Problem statement.
Return only what lies between the first line of the entries and the line containing "guard_rear_y = shell_rear_y + guard_depth", both lines included.

Dataset excerpts.
(begin)

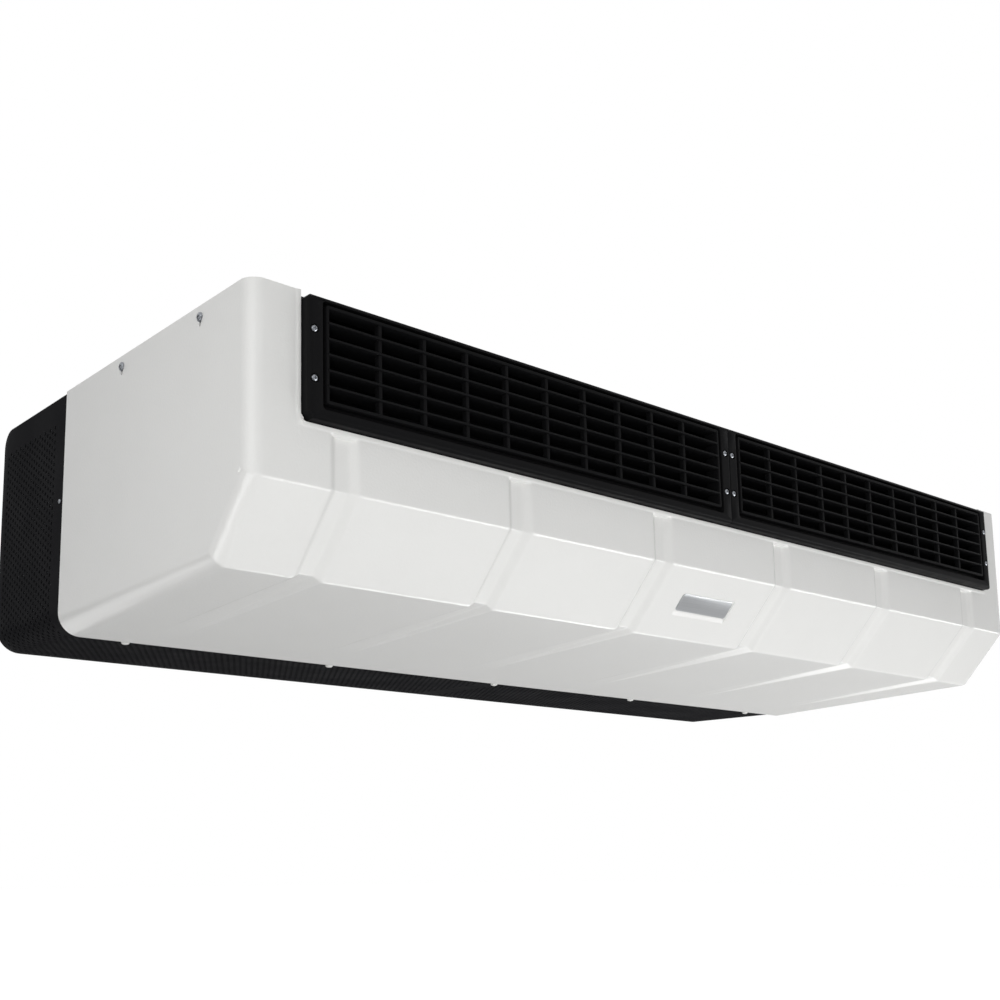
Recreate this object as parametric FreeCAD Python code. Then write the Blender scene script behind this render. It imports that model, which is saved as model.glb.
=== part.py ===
import FreeCAD, Part
import math
import os

os.makedirs("parts", exist_ok=True)

# Ceiling-hung dual blower evaporator. X runs along the unit, +Y to the rear, +Z up to the ceiling.
# The origin is the middle of the ceiling bolt pattern, on the ceiling plane.

# Casing, in millimetres
unit_length = 1219.2
shell_depth = 380.5
guard_depth = 176.3
overall_depth = shell_depth + guard_depth
front_y = -overall_depth / 2
shell_rear_y = front_y + shell_depth
guard_rear_y = shell_rear_y + guard_depth

# Front shell, a thermoformed sheet
shell_wall = 3.0
band_height = 174.9
band_lean = 6.0
facet_drop = 67.9
facet_run = 59.2
bottom_fall = 18.4
end_radius = 15.0
bottom_radius = 24.0
crease_radius = 5.0
groove_count = 6
groove_end_margin = 96.1
groove_width = 30.0
groove_depth = 5.5
groove_side_run = 7.0
groove_fade = 0.62
groove_mouth = 2.0
badge_length = 84.0
badge_height = 25.4
badge_thickness = 1.0
badge_recess = 1.4
badge_margin = 2.0

# Discharge grilles
grille_end_margin = 52.3
grille_top = 7.7
grille_height = 106.5
grille_proud = 14.0
grille_flange = 18.5
ring_top_margin = 5.9
ring_bottom_margin = 14.3
ring_width = 3.0
ring_gap = 3.6
ring_gap_depth = 9.0
grille_corner_clip = 7.0
grille_edge_radius = 4.0
grille_wall = 2.6
blade_rows = 6
blade_thickness = 1.8
blade_chord = 24.0
blade_lead = 0.8
bar_cells = 10
bar_width = 2.4
bar_depth = 6.0
bar_setback = 1.2
end_cell_extra = 6.2
middle_cell_extra = 2.2
notch_clearance = 1.0
lip_width = 4.6
lip_height = 1.5

# Return-air guard and rear panel
guard_sheet = 1.2
guard_top = 2.7
guard_set = 2.9
guard_bend_radius = 27.0
guard_rear_round = 20.0
guard_flange = 14.0
guard_inset = 0.1
guard_gap = 0.4
rear_sheet = 1.2
dish_depth = 8.0
dish_top = 71.0
dish_bottom_margin = 15.3
dish_end_margin = 6.0
dish_corner = 24.0
drain_hole_gap = 1.0

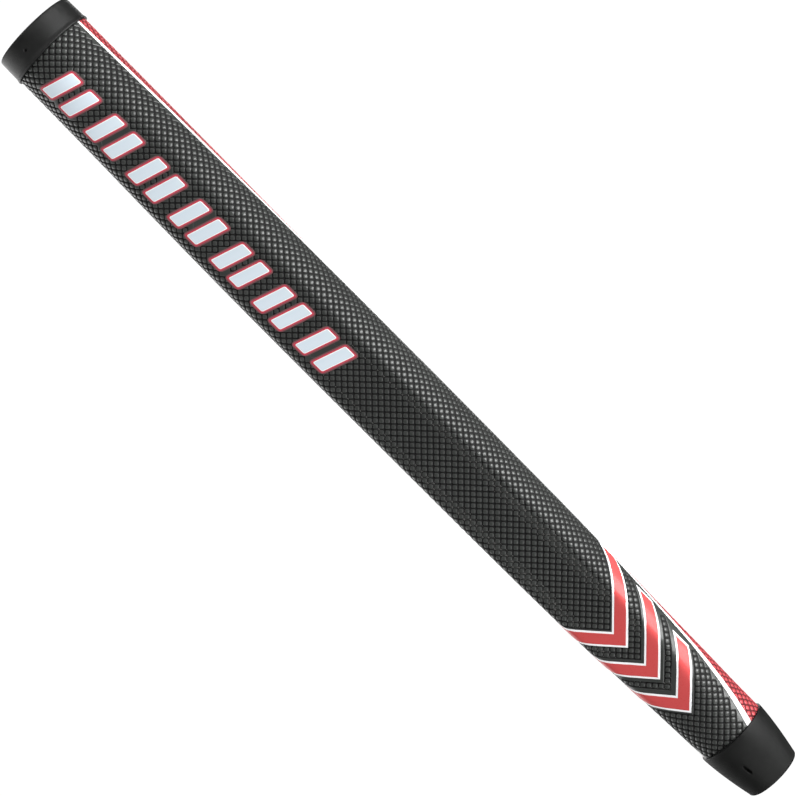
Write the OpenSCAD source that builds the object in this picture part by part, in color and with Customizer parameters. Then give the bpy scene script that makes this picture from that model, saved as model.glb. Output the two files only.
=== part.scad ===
// Putter grip. A moulded rubber sleeve holds the shaft, a felt-backed polyurethane skin is wrapped
// around it, and a rubber cap at the butt and a tapered rubber collar at the nose close the ends.
//
// Frame: the origin is the centre of the bore's mouth at the nose, +Z runs up the bore to the butt,
// and the flat front faces -Y. A place on the skin is given by its height z and by its angle around
// the grip, which is 0 on the front's centre line and grows towards +X.

/* [Length] */
// Whole length, from the nose end to the butt end
grip_length = 266.7; // [255:0.1:280]
// Height of the butt cap, down to the edge of the skin
cap_height = 7.1; // [6.5:0.1:10]
// Height of the nose collar, up to the edge of the skin
collar_height = 15.7; // [13:0.1:18]

/* [Bore] */
// Diameter of the shaft bore
bore_d = 13.4; // [12.6:0.1:13.4]
// Thickness of the cap's crown, which closes the bore
crown_t = 2.5; // [2:0.1:4]
// Diameter of the air vent through the crown
vent_d = 3; // [2:0.1:4]

/* [Wrap] */
// Thickness of the polyurethane skin
skin_t = 0.5; // [0.4:0.05:0.6]
// Thickness of the felt backing
felt_t = 0.4; // [0.3:0.05:0.5]
// Width of the glued seam down the back
seam_w = 0.9; // [0.6:0.1:1.5]
// Height of the seam above the skin
seam_proud = 0.08; // [0.05:0.01:0.15]

/* [Butt cap] */
// Radius of the cap's side
cap_r = 11.65; // [11.55:0.05:11.8]
// How far the cap's lip stands out from its side
cap_lip = 0.2; // [0.1:0.05:0.4]
// Height of the lip
cap_lip_h = 1.3; // [0.6:0.1:1.5]
// Radius of the rounded edge at the butt end
cap_round = 0.5; // [0.3:0.1:2]
// Diameter of the alignment dot on the front
dot_d = 0.9; // [0.6:0.1:1.4]

/* [Nose collar] */
// Radius of the collar at the edge of the skin
collar_r = 10.1; // [9.9:0.05:10.4]
// Radius of the collar just above its rounded tip
tip_r = 8; // [7.8:0.05:8.4]
// Radius of the rounded tip
tip_round = 0.9; // [0.6:0.1:0.9]
// Length of the alignment slot on the front
slot_l = 3; // [1.5:0.1:4]
// Width of the alignment slot
slot_w = 0.9; // [0.4:0.1:1.2]
// Height of the slot's middle
slot_z = 7.65; // [6:0.05:9]

/* [Emblem] */
// Distance from the skin's butt edge to the middle of the first pair of bars
emblem_start = 12; // [11:0.1:16]
// How far the emblem sits to the left of the front's centre line
emblem_aside = 0.4; // [0:0.1:1]
// Number of pairs of slanted bars down the front
pair_count = 7; // [3:1:7]
// Distance from one pair to the next
pair_pitch = 14.9; // [12:0.1:15]
// Length of a bar across the grip
bar_l = 9.6; // [8:0.1:11]
// Width of a bar along the grip
bar_w = 3.4; // [2.5:0.1:4]
// Clear space between the two bars of a pair
bar_gap = 2.9; // [2:0.1:3.5]
// Slant of the bars
bar_slant = 17; // [0:1:25]
// Width of the edging that shows around each bar
edging_w = 0.85; // [0.3:0.05:0.9]

/* [Bands] */
// Number of V-shaped bands above the nose
band_count = 3; // [1:1:3]
// Height of the lowest band's point
band_start = 28; // [26:0.5:32]
// Distance from one band's point to the next
band_pitch = 11.5; // [11:0.5:12]
// Height of a band, measured along the grip
band_h = 5.8; // [4:0.1:6]
// Height of the border on each side of a band, measured along the grip
border_h = 0.75; // [0.5:0.05:1]
// Rise of the band's arms
band_rise = 44; // [30:1:50]
// Length of the lowest band's arms, around the grip
arm_l = 13; // [10:0.5:14]
// How much longer each next band's arms are
arm_step = 3; // [2:0.5:3.5]

/* [Hidden] */

$fn = 96;
rings = 30;
front_cells = 36;
back_cells = 14;
ink_t = 0.06;
dimple_depth = 0.5;

wrap_t = skin_t + felt_t;
bore_r = bore_d / 2;
neck_r = bore_r + 0.6;
neck_start = 1.5;
spigot_r = 10;
skin_low = collar_height;
skin_high = grip_length - cap_height;
crown_z = grip_length - crown_t;

// The body's shape up the grip. Each row is the place along the skin (0 at the nose, 1 at the butt),
// the radius of its round back, how far that circle's centre is shifted forward from the bore, the
// distance of the flat front from that centre, and how sharply flat and circle meet.
body = [
    [0.00,  9.62, 0.00, 11.5, 8],
    [0.04,  9.80, 0.25,  9.3, 12],
    [0.08, 10.10, 0.50,  7.8, 18],
    [0.13, 10.45, 1.00,  7.3, 24],
    [0.18, 10.85, 1.55,  7.1, 26],
    [0.28, 11.28, 1.65,  7.2, 28],
    [0.48, 11.52, 1.75,  8.0, 28],
    [0.60, 11.60, 1.80,  8.6, 26],
    [0.70, 11.65, 1.55,  9.0, 22],
    [0.80, 11.60, 1.00,  9.2, 18],
    [0.90, 11.45, 0.40,  9.9, 14],
    [1.00, 11.35, 0.00, 13.0, 8]];
RADIUS = 1;
SHIFT = 2;
FLAT = 3;
CREASE = 4;

// The pinstripes' path: the place along the skin, the angle of the edge on the front's side, and
// the stripe's width around the grip.
stripe = [
    [0.00, 48.5, 1.9],
    [0.03, 62.5, 1.75],
    [0.06, 73.2, 1.65],
    [0.10, 84.3, 1.5],
    [0.15, 93.0, 1.4],
    [0.20, 101, 1.4],
    [0.27, 110, 1.5],
    [0.40, 116, 1.7],
    [0.55, 111, 1.7],
    [0.65, 103, 1.5],
    [0.73, 96.5, 1.35],
    [0.79, 91.8, 1.3],
    [0.86, 88.0, 1.3],
    [0.93, 83.3, 1.3],
    [1.00, 79.8, 1.1]];
EDGE = 1;
WIDTH = 2;

// ---- Smooth curves through the rows of a table ----

function row_below(table, t) = max([for (i = [0:len(table) - 2]) if (i == 0 || table[i][0] <= t) i]);

function slope(table, i, column) =
    let (a = max(i - 1, 0), b = min(i + 1, len(table) - 1))
    (table[b][column] - table[a][column]) / (table[b][0] - table[a][0]);

function read(table, column, t) =
    let (
        i = row_below(table, t),
        span = table[i + 1][0] - table[i][0],
        k = (t - table[i][0]) / span
    )
    table[i][column] * (2 * pow(k, 3) - 3 * k * k + 1)
    + slope(table, i, column) * span * (pow(k, 3) - 2 * k * k + k)
    + table[i + 1][column] * (3 * k * k - 2 * pow(k, 3))
    + slope(table, i + 1, column) * span * (pow(k, 3) - k * k);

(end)

Finished exercise.
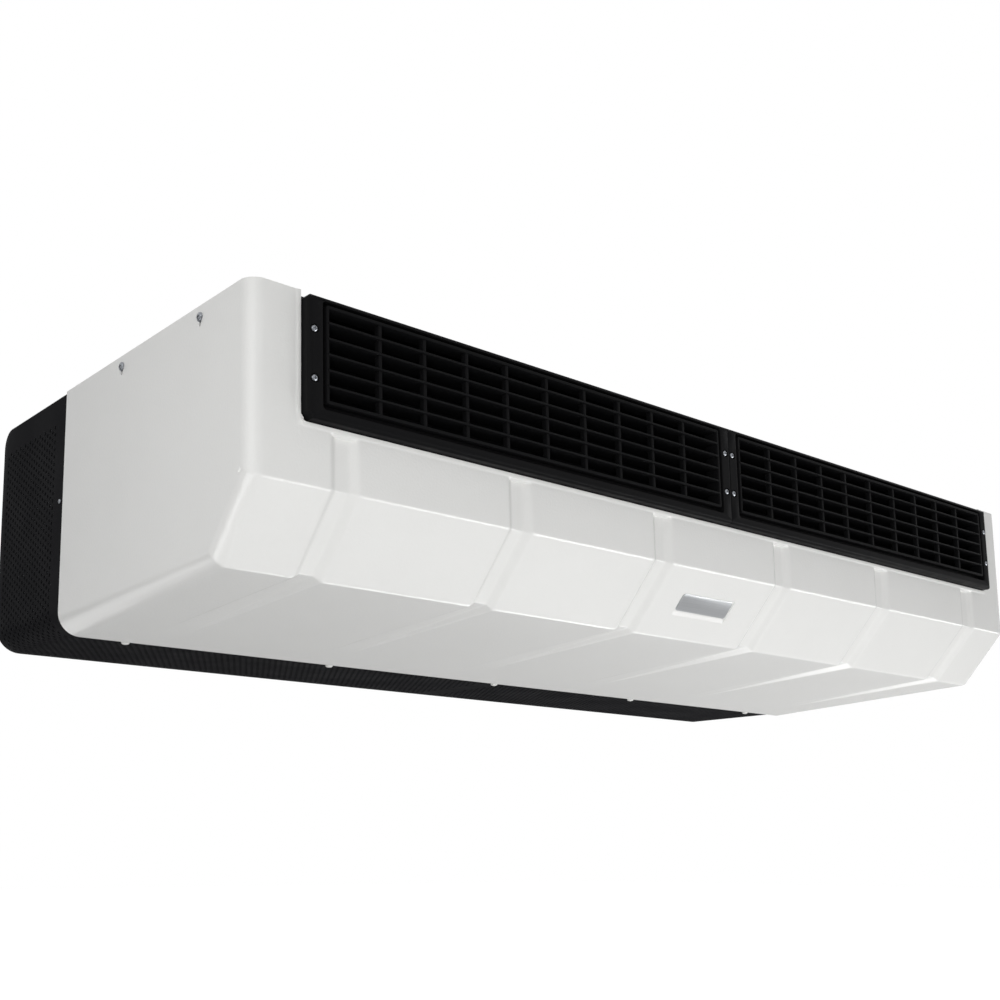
Recreate this object as parametric FreeCAD Python code. Then write the Blender scene script behind this render. It imports that model, which is saved as model.glb.
=== part.py ===
import FreeCAD, Part
import math
import os

os.makedirs("parts", exist_ok=True)

# Ceiling-hung dual blower evaporator. X runs along the unit, +Y to the rear, +Z up to the ceiling.
# The origin is the middle of the ceiling bolt pattern, on the ceiling plane.

# Casing, in millimetres
unit_length = 1219.2
shell_depth = 380.5
guard_depth = 176.3
overall_depth = shell_depth + guard_depth
front_y = -overall_depth / 2
shell_rear_y = front_y + shell_depth
guard_rear_y = shell_rear_y + guard_depth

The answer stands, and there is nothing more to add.